As a passive investor, one can always use this knowledge to check the operator's assumptions. If the cap rate at purchase is 8% and the operator is targeting a sale at 6% (a profit of 33%) one needs to ask if the deal justifies such a jump in the cap rate. Usually, conservative operators will assume a similar cap rate to the time of purchase. If the deal warrants a change in the cap rate the estimated new cap rates will be based on the current market. For example, if improvements are being made to the building to make it nicer, the exit price will be calculated using current market cap rates for nicer properties. If you see a significant jump in the cap rate, there had better be a good reason for it. Personally, I like to run sale estimates against several cap rates to better understand the potential upside and downside in a deal.

Recently, an investor showed me a deal from a 3rd party.
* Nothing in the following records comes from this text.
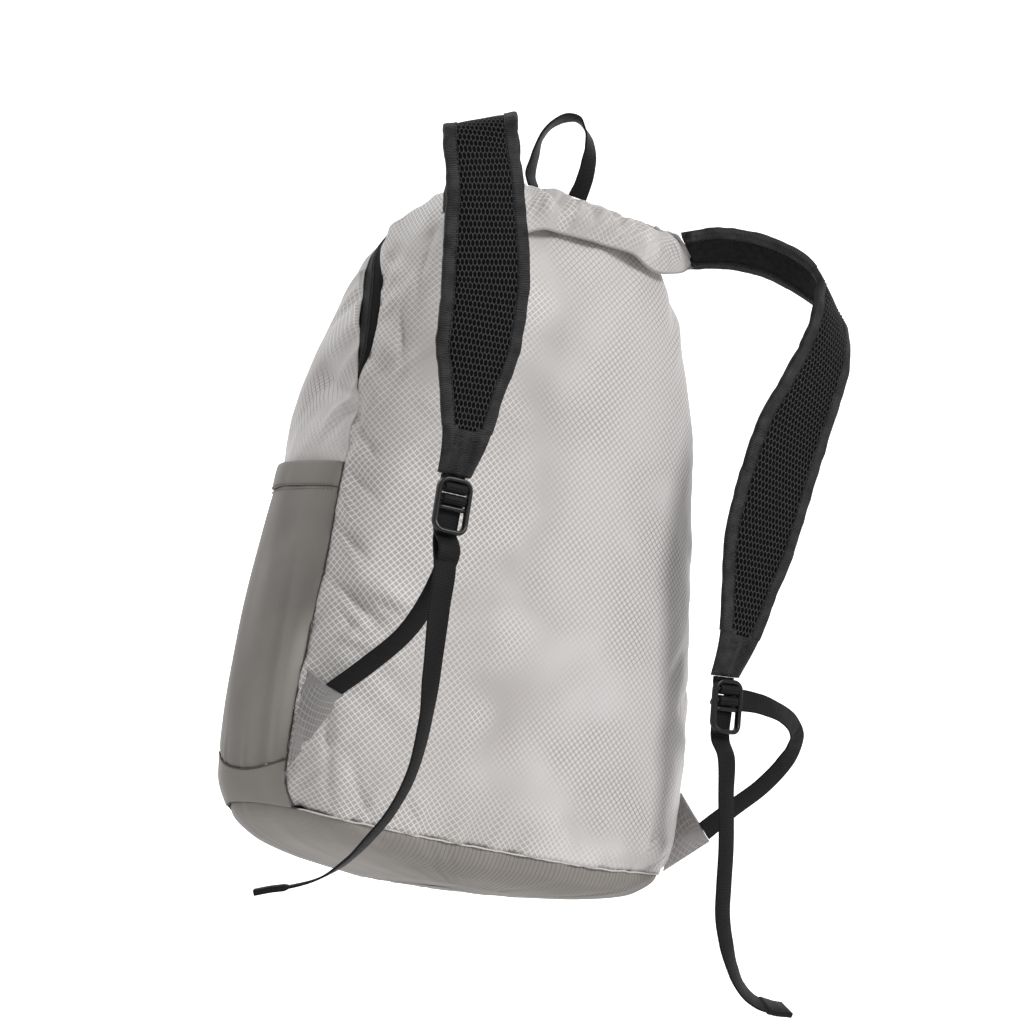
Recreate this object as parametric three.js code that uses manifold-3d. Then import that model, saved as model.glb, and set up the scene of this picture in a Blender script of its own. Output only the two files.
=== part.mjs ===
// A packable backpack in thin ripstop, hanging from its top loop with the zip closed.
// Millimetres, +Z up. The shoulder straps and the back panel face -Y, the front panel faces +Y.
// Pieces are first laid out with z = 0 at the lowest point of the base, then the whole bag is
// moved so that the inner crest of the hang loop, where it hangs, is the origin.

import * as THREE from 'three';
import { mergeVertices } from 'three/addons/utils/BufferGeometryUtils.js';
import Module from 'manifold-3d';

const wasm = await Module();
wasm.setup();

// The bag as a whole
const BAG_HEIGHT = 436;
const BAG_WIDTH = 308;
const BAG_DEPTH = 170;
const SECTION_POWER = 3.2;

// Cloth walls and the gap that touching pieces keep
const SHELL_WALL = 1.5;
const POCKET_WALL = 1.2;
const YOKE_WALL = 1.2;
const GAP = 0.3;

// Seams, as heights above the lowest point
const BASE_SEAM_BACK = 22.5;
const BASE_SEAM_SIDE = 31;
const POCKET_SEAM = 49;
const POCKET_SMILE = 11;
const POCKET_TOP = 241;
const ZIP_END = 291;

// Side pockets
const POCKET_HEM = 16;
const HEM_WALL = 2.6;
const POCKET_BULGE = 7;
const POCKET_REACH = 0.55;

// Zip
const ZIP_SLOT = 16;
const ZIP_TAPE_WALL = 1.2;
const ZIP_SINK = 0.4;
const ZIP_COIL_WIDTH = 4;
const ZIP_COIL_RISE = 0.9;
const SLIDER_LENGTH = 12;
const SLIDER_WIDTH = 8;
const SLIDER_RISE = 3;
const PULL_LENGTH = 24;
const PULL_WIDTH = 5;

// Shoulder straps
const STRAP_ROOT_WIDTH = 43;
const STRAP_FULL_WIDTH = 54;
const STRAP_TIP_WIDTH = 22;
const STRAP_PAD_THICKNESS = 4;
const BINDING_WIDTH = 8.5;
const BINDING_THICKNESS = 5;
const TIP_PATCH_LENGTH = 26;
const PAD_GAP = 0.5;
const ROOT_PAD_GAP = 1.6;
const SEAM_ROOM = 1.3;
const TIP_RISE = 1.5;
const STRAP_STEP = 14;

// Webbing and ladder locks
const WEBBING_WIDTH = 15;
const WEBBING_THICKNESS = 1.4;
const HEM_TIP_LENGTH = 20;
const HEM_TIP_THICKNESS = 3.4;
const LOCK_WIDTH = 23;
const LOCK_LENGTH = 34;
const LOCK_THICKNESS = 4.4;
const LOCK_RIM = 2.8;
const LOCK_CORNER = 5;
const LOCK_LIP = 2.5;
const BAR_DIAMETER = 3;
const BAR_CLEARANCE = 0.35;
const SLOT_PLAY = 0.5;

// Hang loop, corner tabs and gathers
const LOOP_THICKNESS = 1.4;
const TAB_THICKNESS = 2;
const GATHER_DEPTH = 1.8;
const GATHER_COUNT = 9;

// Level sections. Columns: height, half width, depth behind and depth in front of the middle,
// as shares of the height, of half the width and of half the depth.
const BODY = [
  [0.000, 0.300, 0.620, 0.620],
  [0.012, 0.620, 0.800, 0.800],
  [0.030, 0.840, 0.920, 0.870],
  [0.060, 0.950, 0.970, 0.920],
  [0.110, 0.995, 1.000, 0.950],
  [0.200, 1.000, 1.000, 0.975],
  [0.310, 0.980, 0.990, 0.990],
  [0.460, 0.925, 0.970, 0.990],
  [0.600, 0.865, 0.950, 0.950],
  [0.700, 0.810, 0.925, 0.850],
  [0.790, 0.735, 0.875, 0.770],
  [0.860, 0.662, 0.815, 0.700],
  [0.915, 0.575, 0.755, 0.610],
  [0.955, 0.485, 0.690, 0.470],
  [0.980, 0.385, 0.590, 0.290],
  [0.995, 0.260, 0.430, 0.090],
  [1.000, 0.170, 0.240, -0.100],
];

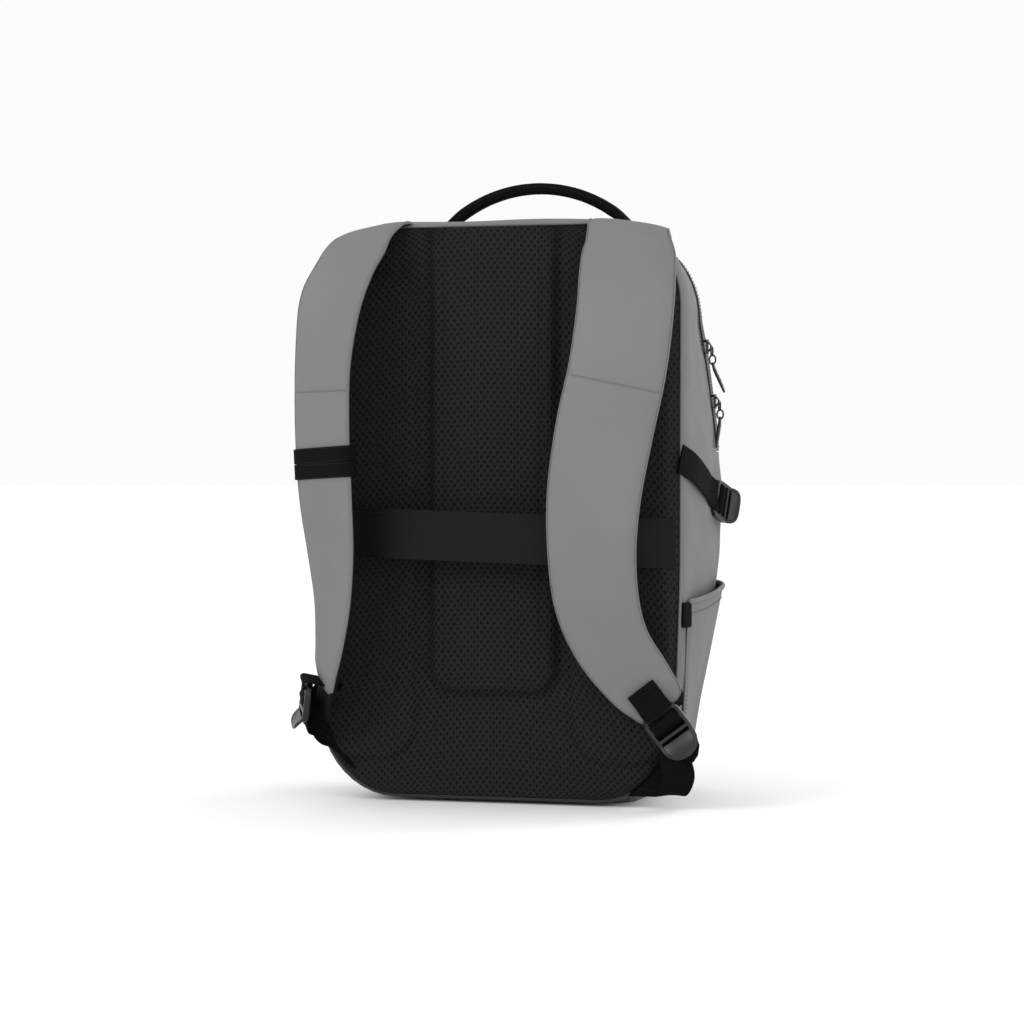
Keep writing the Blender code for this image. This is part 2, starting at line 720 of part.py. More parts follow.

I performed a quick synopsis of the deal. One detail that stood out was that the purchase cap rate was 6.5% (quite high for the city and asset type), the refinance in the second year was assuming a 5% cap rate and the sale in year 10(!) was assuming a 4.5% cap rate. Interesting assumptions that warrant further analysis.


While the interplay of the NOI, book price and cap rate can seems confusing, by now you can see that the basic principles are easy to grasp. The NOI is the profit, the book price is how much people are willing to pay and the cap rate is rate of profit. We've seen how to use the cap rate when determining whether or not to purchase a property and how to use it to estimate the profit from sale.